TSUKANOV FAMILY FOUNDATION

Lev Kropivnitsky


27 July 1922, Tyumen - 26 May 1994, Moscow

Lev Yevgenyvich Kropivnitsky was born to Yevgeny Kropivnitsky and Olga Potapova. He attempted his first abstract works in the mid-1950s. A series of exhibitions of contemporary western art, which took place in Moscow in the late 1950s and early 1960s inspired Yevgeny Kropivintsky to introspection and experimentation with abstract painting. By his own admission, Polluck’s work was his greatest influence. From the late 1950s he was an active member of the Lianozovsky group, which brought together artists and poets.
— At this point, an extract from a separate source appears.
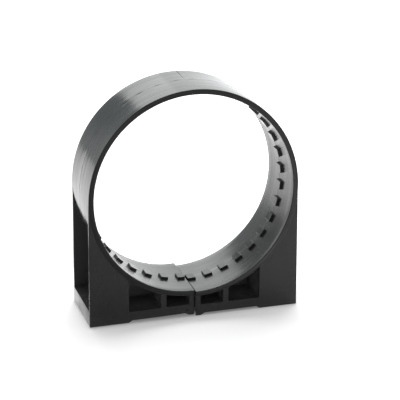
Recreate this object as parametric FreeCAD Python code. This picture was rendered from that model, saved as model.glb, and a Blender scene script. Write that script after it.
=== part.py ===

In the 1970s he crossed over from abstract art to a new system of figurative art with elements from mythological expressionism and surrealism. He often devotes himself to literary illustrations, creating graphics for A. Solzhenitsyn’s “One Day in the Life of Ivan Denisovich”, organized collections of poetry by G. Sapgir and N. Marin, and writes poetry and articles on art criticism. In the 1980s he returned to active work on his paintings (the period of romantic expressionism), etchings (the series “Stenograms from dreams,” “The Caprices of the Subconscious”), designing and publishing a book of poetry “Winter Comfort” (1989) and “Caprices of the Subconscious” (1990), the author’s almanac “Mansadr” (1992-1993).